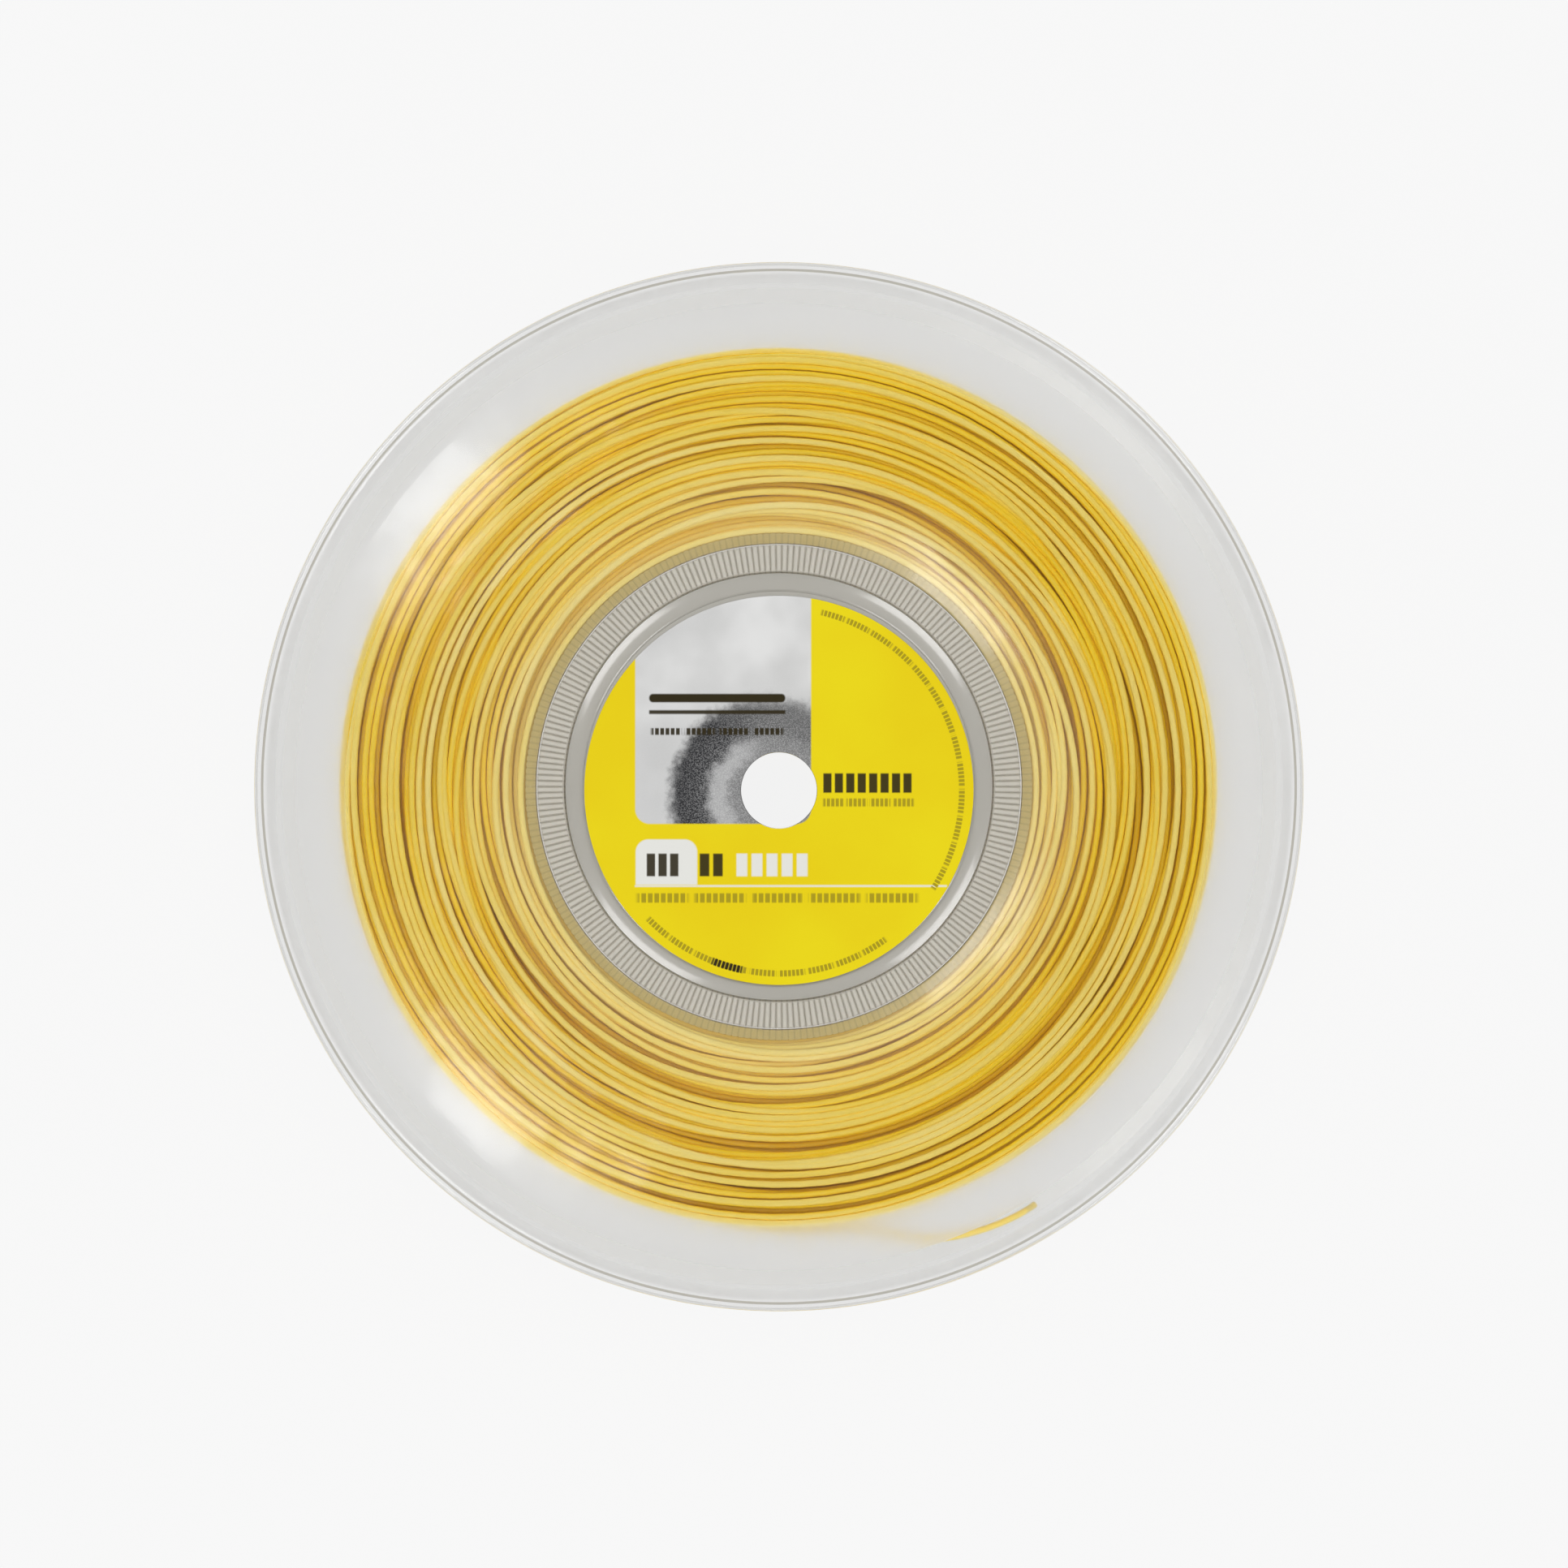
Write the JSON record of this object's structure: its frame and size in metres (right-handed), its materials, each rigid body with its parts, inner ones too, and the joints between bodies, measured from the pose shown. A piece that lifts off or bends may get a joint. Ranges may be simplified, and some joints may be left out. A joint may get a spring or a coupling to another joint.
{
  "type": "racket string reel",
  "caption": "Clear moulded reel with two wide flanges on a drum, filled with wound racket string, labelled hub and open spindle bore.",
  "frame": {"origin": "middle of the rear flange's rest face, on the reel's axis", "axes": "+Z along the reel's axis, out of the front flange; +Y towards the top of the label, +X towards the label's right"},
  "size_m": [0.2, 0.2, 0.028],
  "materials": {
    "clear_flange": "clear moulded plastic, slightly hazy",
    "clear_hub": "thicker clear moulded plastic, hazy grey",
    "label": "printed satin film",
    "string": "textured golden polyester monofilament"
  },
  "bodies": {
    "root": {"front_flange": "clear_flange", "rear_flange": "clear_flange", "hub_drum": "clear_hub", "front_ribbed_collar": "clear_hub", "rear_ribbed_collar": "clear_hub", "front_hub_cap": "clear_hub", "rear_hub_cap": "clear_hub", "spindle_tube": "clear_hub", "front_label": "label", "rear_label": "label", "string_winding": "string", "string_tail": "string"}
  },
  "joints": []
}
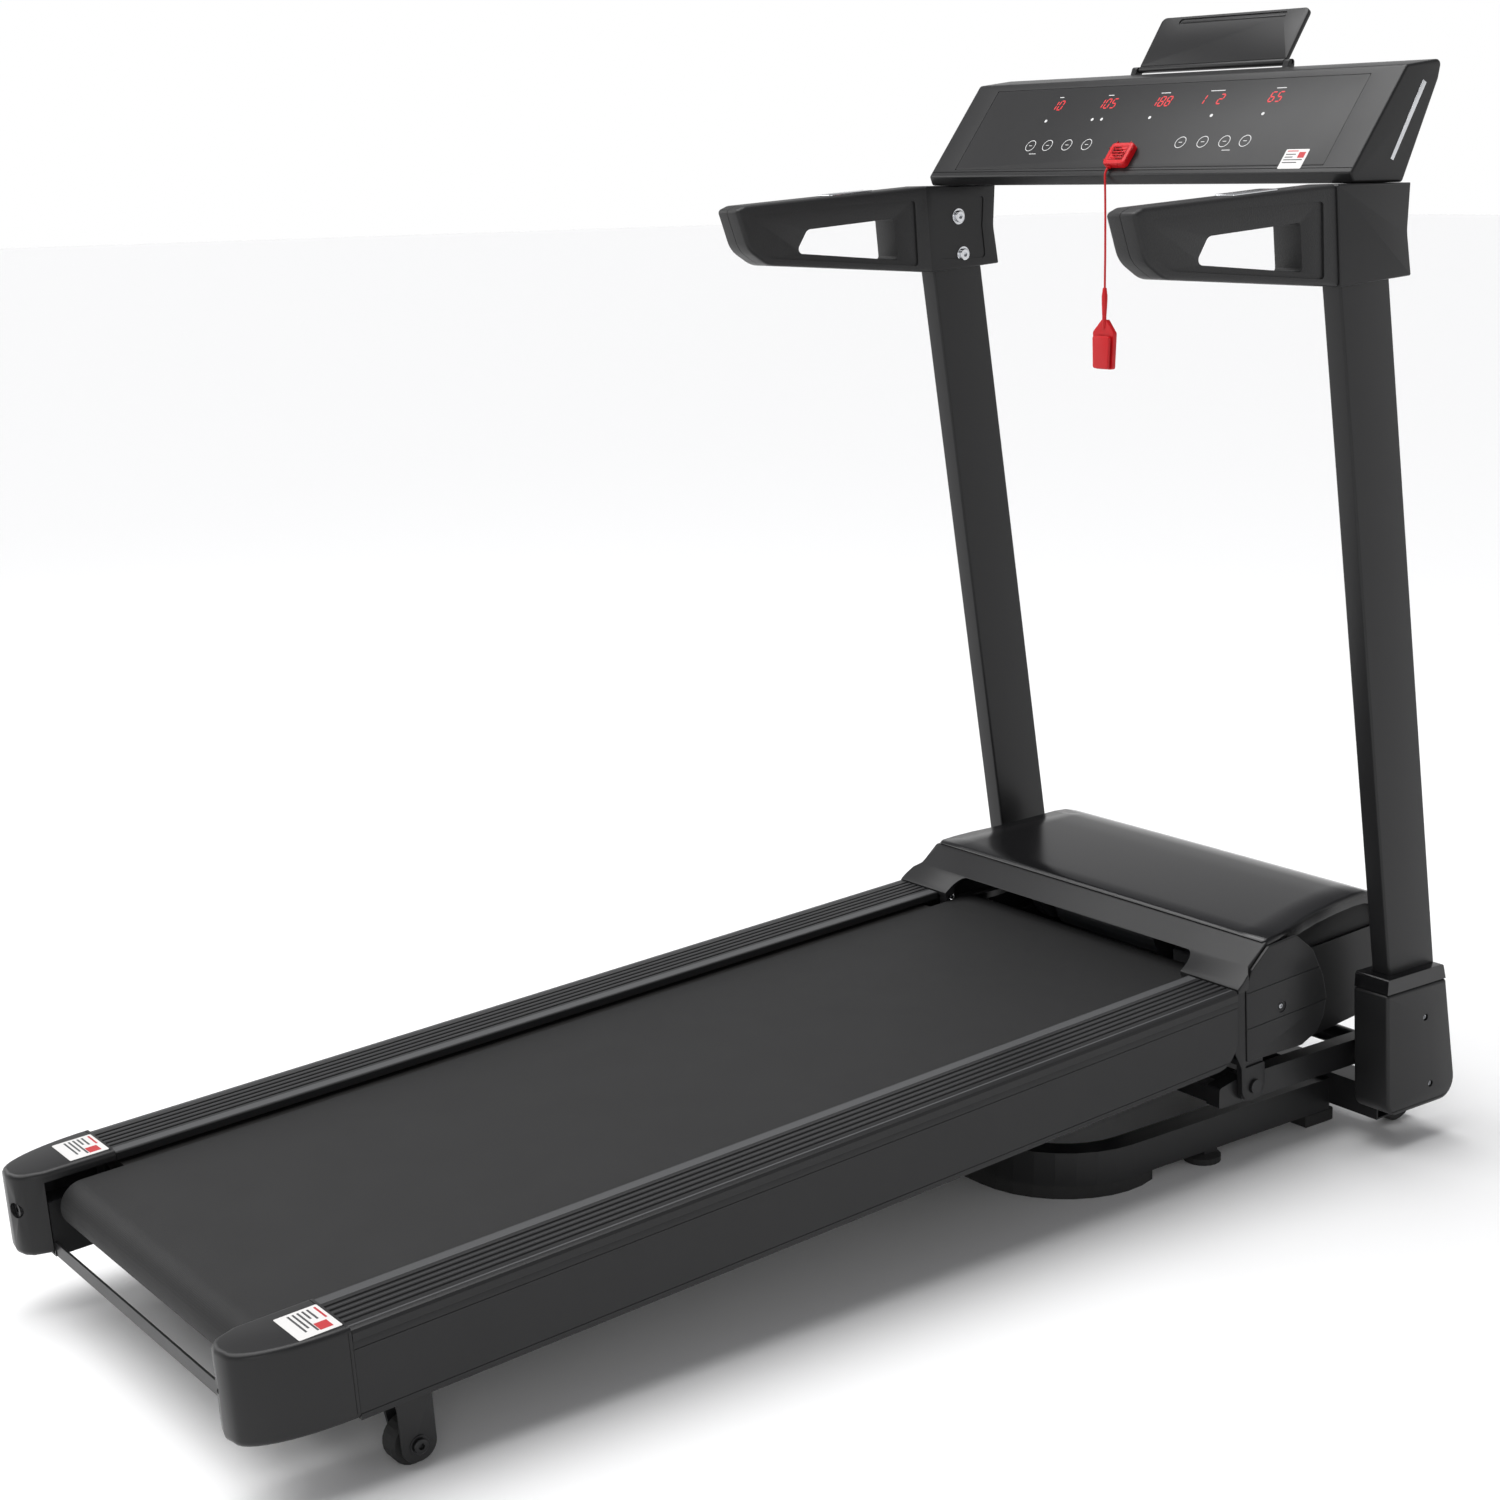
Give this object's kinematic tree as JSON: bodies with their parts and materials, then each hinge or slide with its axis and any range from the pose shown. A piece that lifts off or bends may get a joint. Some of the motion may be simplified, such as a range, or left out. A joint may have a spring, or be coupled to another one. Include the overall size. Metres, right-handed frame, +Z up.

______

= EXERCISE =
Word for word, write out all of the data above.

= FINAL RESULT =
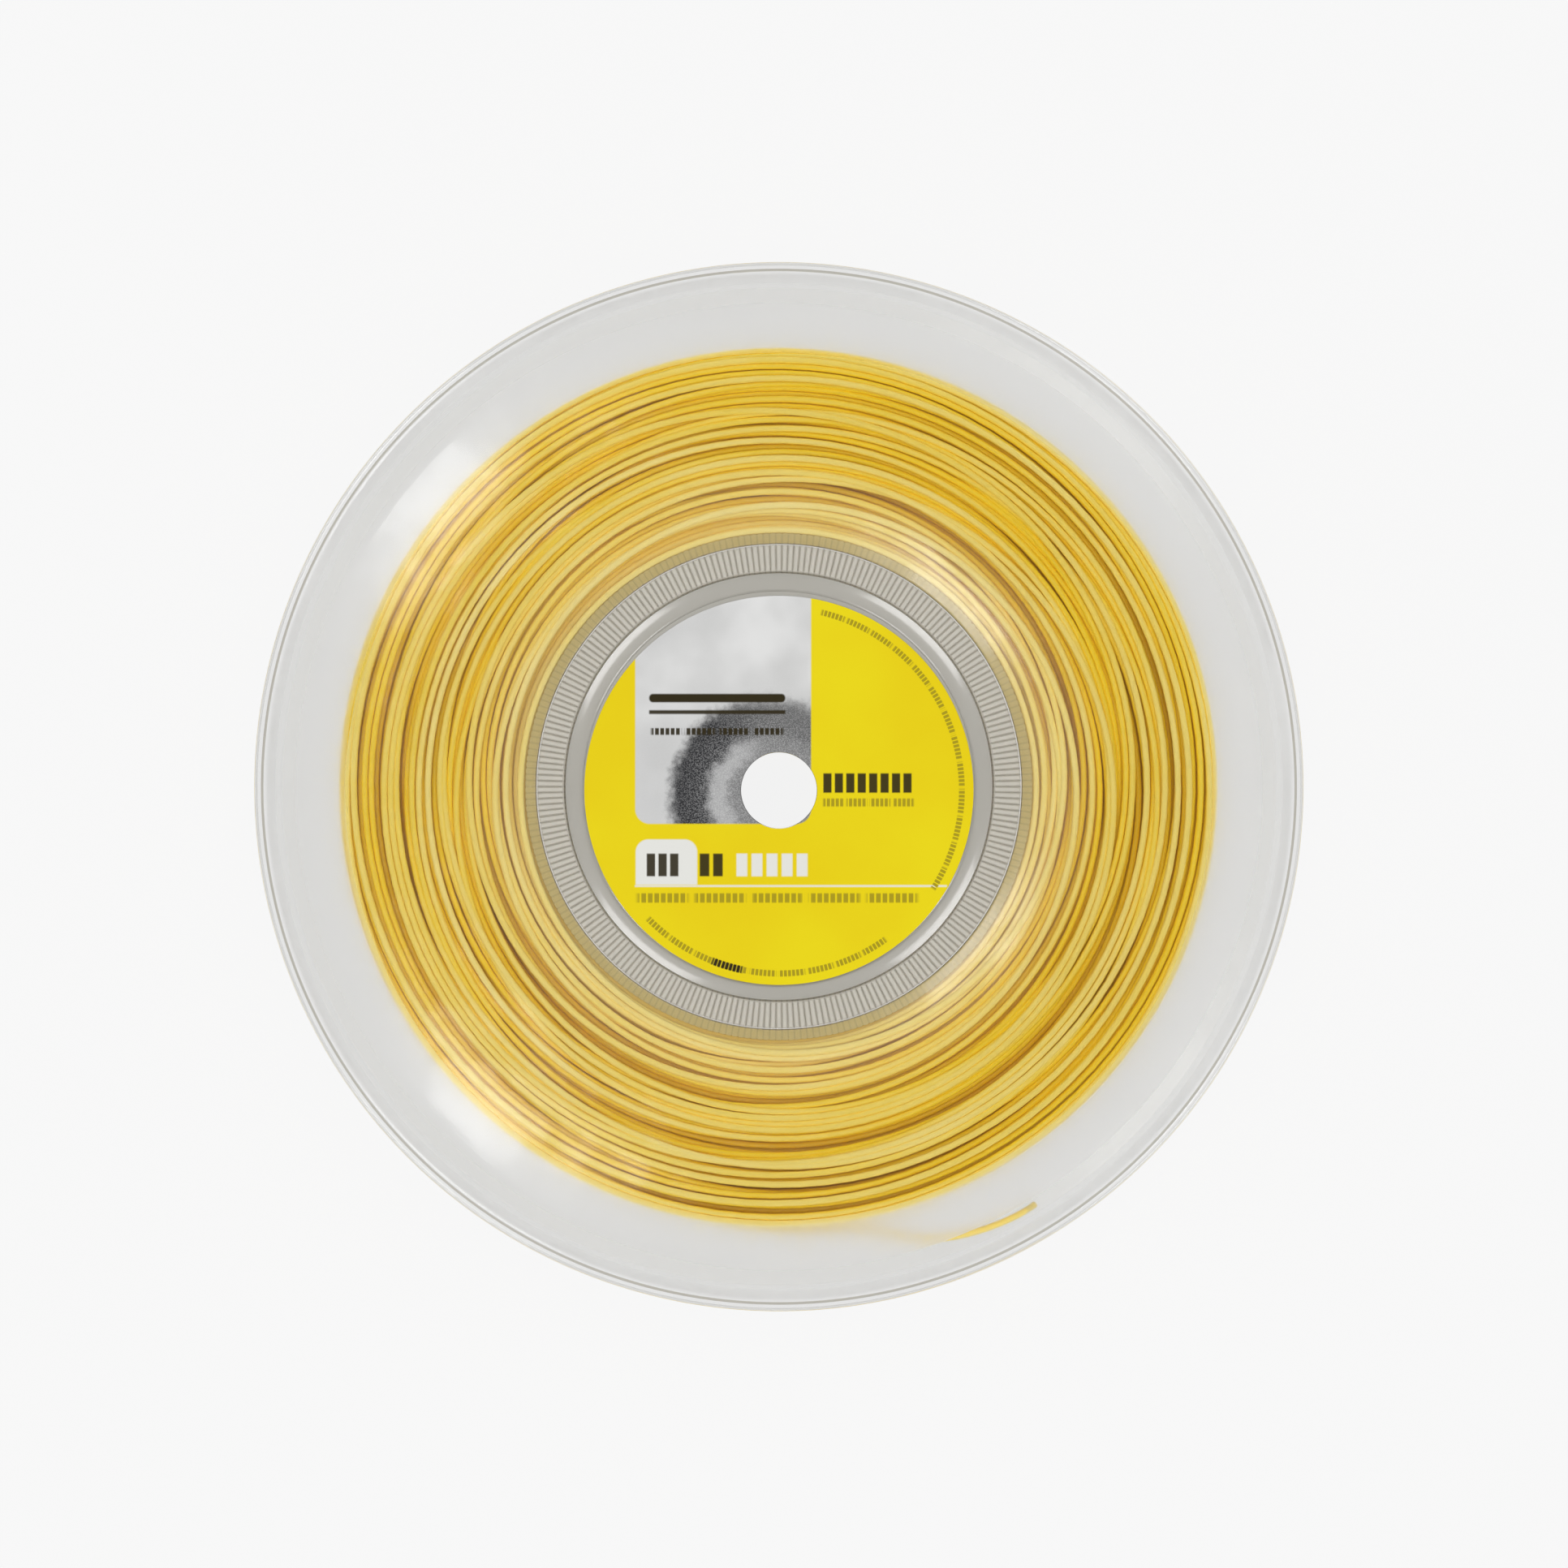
Write the JSON record of this object's structure: its frame and size in metres (right-handed), its materials, each rigid body with its parts, inner ones too, and the joints between bodies, measured from the pose shown. A piece that lifts off or bends may get a joint. Ranges may be simplified, and some joints may be left out. A joint may get a spring or a coupling to another joint.
{
  "type": "racket string reel",
  "caption": "Clear moulded reel with two wide flanges on a drum, filled with wound racket string, labelled hub and open spindle bore.",
  "frame": {"origin": "middle of the rear flange's rest face, on the reel's axis", "axes": "+Z along the reel's axis, out of the front flange; +Y towards the top of the label, +X towards the label's right"},
  "size_m": [0.2, 0.2, 0.028],
  "materials": {
    "clear_flange": "clear moulded plastic, slightly hazy",
    "clear_hub": "thicker clear moulded plastic, hazy grey",
    "label": "printed satin film",
    "string": "textured golden polyester monofilament"
  },
  "bodies": {
    "root": {"front_flange": "clear_flange", "rear_flange": "clear_flange", "hub_drum": "clear_hub", "front_ribbed_collar": "clear_hub", "rear_ribbed_collar": "clear_hub", "front_hub_cap": "clear_hub", "rear_hub_cap": "clear_hub", "spindle_tube": "clear_hub", "front_label": "label", "rear_label": "label", "string_winding": "string", "string_tail": "string"}
  },
  "joints": []
}
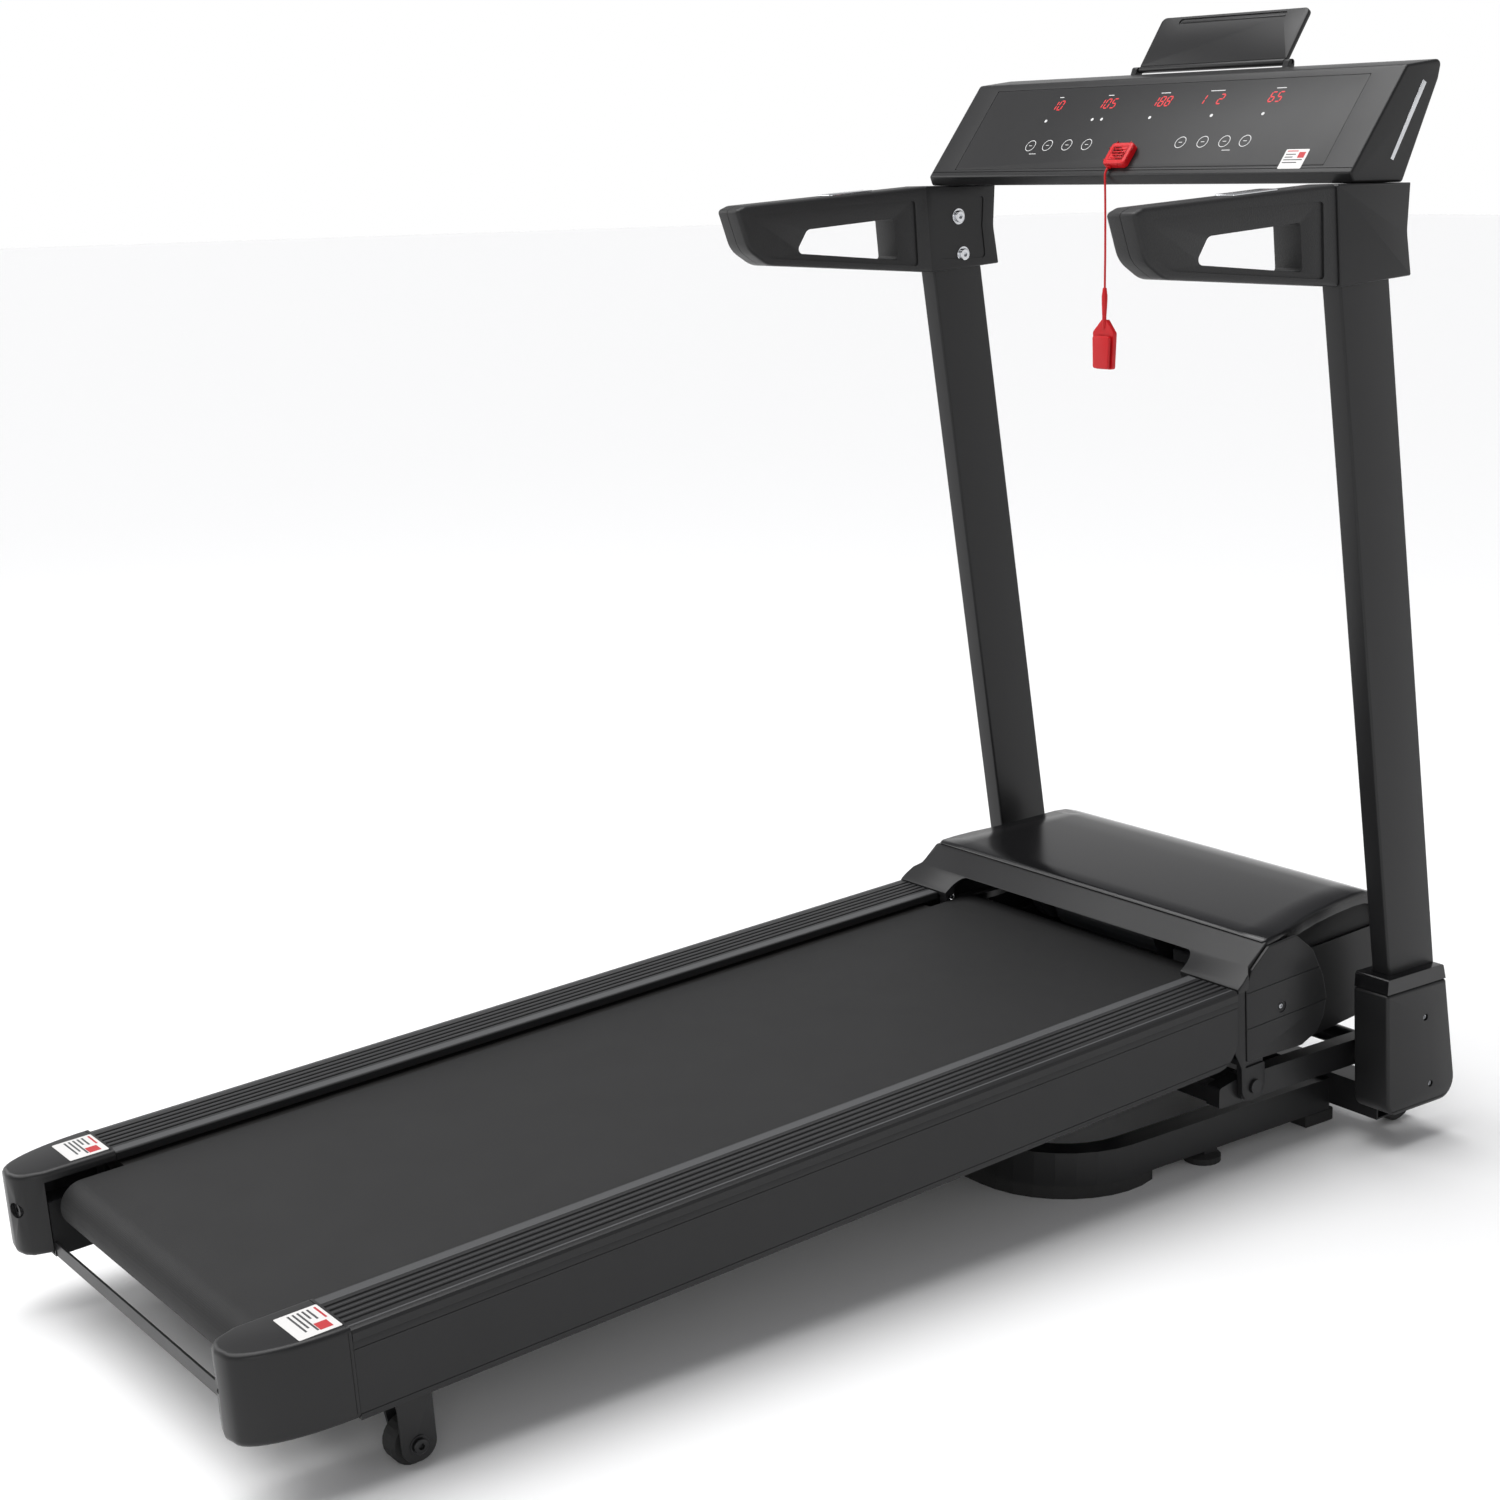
Give this object's kinematic tree as JSON: bodies with their parts and materials, then each hinge or slide with its axis and any range from the pose shown. A piece that lifts off or bends may get a joint. Some of the motion may be simplified, such as a range, or left out. A joint may have a spring, or be coupled to another one. Include the overall size. Metres, right-handed frame, +Z up.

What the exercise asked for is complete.